◆ **WHAT THE TASK REQUIRES**
Write out, precisely and in full, each line of the material.

◆ **INFORMATION SHOWN**
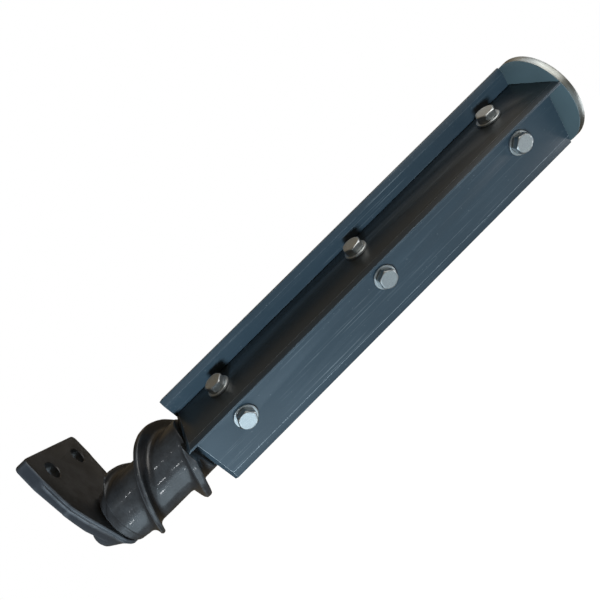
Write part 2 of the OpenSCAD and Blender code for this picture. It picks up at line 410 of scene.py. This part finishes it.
def paint(name, base, rough, peel, wear_and_highlight, worn_and_highlight_colour=(0.66, 0.70, 0.73)):
    """Sprayed paint over steel: a slightly uneven film, fine dust, orange peel, scuffed pale edges
    that also serve as painted highlight lines.
    """
    n = Nodes(name)
    broad = n.noise(9, 3)
    fine = n.noise(900, 2)
    shade_low = tuple(c * 0.90 for c in base)
    shade_high = tuple(c * 1.10 for c in base)
    body = n.ramp(broad, [(0.3, shade_low), (0.7, shade_high)])
    dust = n.ramp(n.noise(2600, 2), [(0.66, 0.0), (0.76, 1.0)])
    dusty = n.mix(n.math("MULTIPLY", dust, 0.12), body, (0.30, 0.33, 0.35))
    # The edge mark gives scuffed paint and also painted highlight lines along edges and creases.
    edge = n.add("ShaderNodeAttribute", attribute_name="edge").outputs["Fac"]
    patchy = n.ramp(n.noise(70, 5, 0.65), [(0.35, 0.25), (0.62, 1.0)])
    rubbed_and_highlight = n.math("MULTIPLY", n.math("MULTIPLY", edge, wear_and_highlight), patchy, clamp=True)
    n.colour(n.mix(rubbed_and_highlight, dusty, worn_and_highlight_colour))
    gloss = n.ramp(n.noise(30, 3), [(0.3, rough * 0.94), (0.7, rough * 1.06)])
    n.roughness(n.mix(rubbed_and_highlight, gloss, (0.36, 0.36, 0.36)))
    n.link(n.math("MULTIPLY", rubbed_and_highlight, 0.5), n.shader.inputs["Metallic"])
    n.bump((n.noise(peel, 2), 0.10, 0.04), (fine, 0.05, 0.01))
    return n


def scratches(n, along, colour, share):
    """Long fine pale scratches and a few small chips."""
    streak = n.noise(1.0, 3, 0.6, n.scaled(along))
    where = n.ramp(n.noise(14, 4, 0.6), [(0.40, 0.0), (0.62, 1.0)])
    lines = n.math("MULTIPLY", n.ramp(streak, [(0.60, 0.0), (0.68, 1.0)]), where)
    chips = n.ramp(n.cells(150).outputs["Distance"], [(0.045, 1.0), (0.075, 0.0)])
    both = n.math("MAXIMUM", n.math("MULTIPLY", lines, share), n.math("MULTIPLY", chips, 0.5))
    before = n.shader.inputs["Base Color"].links[0].from_socket
    n.colour(n.mix(both, before, colour))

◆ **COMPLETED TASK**
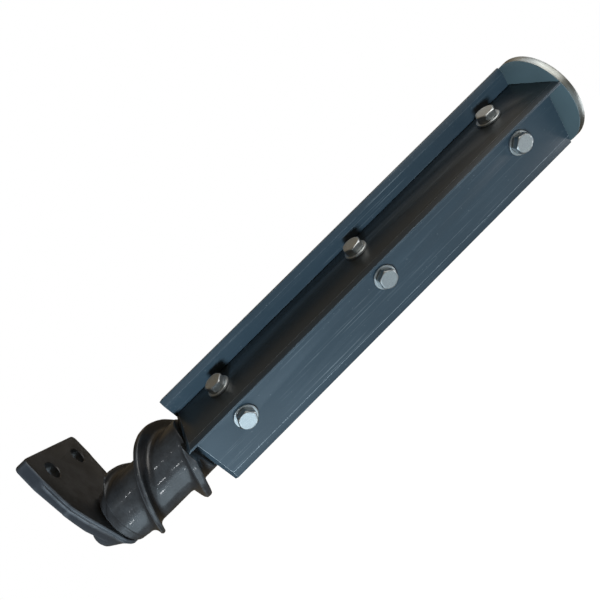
Write part 2 of the OpenSCAD and Blender code for this picture. It picks up at line 410 of scene.py. This part finishes it.
def paint(name, base, rough, peel, wear_and_highlight, worn_and_highlight_colour=(0.66, 0.70, 0.73)):
    """Sprayed paint over steel: a slightly uneven film, fine dust, orange peel, scuffed pale edges
    that also serve as painted highlight lines.
    """
    n = Nodes(name)
    broad = n.noise(9, 3)
    fine = n.noise(900, 2)
    shade_low = tuple(c * 0.90 for c in base)
    shade_high = tuple(c * 1.10 for c in base)
    body = n.ramp(broad, [(0.3, shade_low), (0.7, shade_high)])
    dust = n.ramp(n.noise(2600, 2), [(0.66, 0.0), (0.76, 1.0)])
    dusty = n.mix(n.math("MULTIPLY", dust, 0.12), body, (0.30, 0.33, 0.35))
    # The edge mark gives scuffed paint and also painted highlight lines along edges and creases.
    edge = n.add("ShaderNodeAttribute", attribute_name="edge").outputs["Fac"]
    patchy = n.ramp(n.noise(70, 5, 0.65), [(0.35, 0.25), (0.62, 1.0)])
    rubbed_and_highlight = n.math("MULTIPLY", n.math("MULTIPLY", edge, wear_and_highlight), patchy, clamp=True)
    n.colour(n.mix(rubbed_and_highlight, dusty, worn_and_highlight_colour))
    gloss = n.ramp(n.noise(30, 3), [(0.3, rough * 0.94), (0.7, rough * 1.06)])
    n.roughness(n.mix(rubbed_and_highlight, gloss, (0.36, 0.36, 0.36)))
    n.link(n.math("MULTIPLY", rubbed_and_highlight, 0.5), n.shader.inputs["Metallic"])
    n.bump((n.noise(peel, 2), 0.10, 0.04), (fine, 0.05, 0.01))
    return n


def scratches(n, along, colour, share):
    """Long fine pale scratches and a few small chips."""
    streak = n.noise(1.0, 3, 0.6, n.scaled(along))
    where = n.ramp(n.noise(14, 4, 0.6), [(0.40, 0.0), (0.62, 1.0)])
    lines = n.math("MULTIPLY", n.ramp(streak, [(0.60, 0.0), (0.68, 1.0)]), where)
    chips = n.ramp(n.cells(150).outputs["Distance"], [(0.045, 1.0), (0.075, 0.0)])
    both = n.math("MAXIMUM", n.math("MULTIPLY", lines, share), n.math("MULTIPLY", chips, 0.5))
    before = n.shader.inputs["Base Color"].links[0].from_socket
    n.colour(n.mix(both, before, colour))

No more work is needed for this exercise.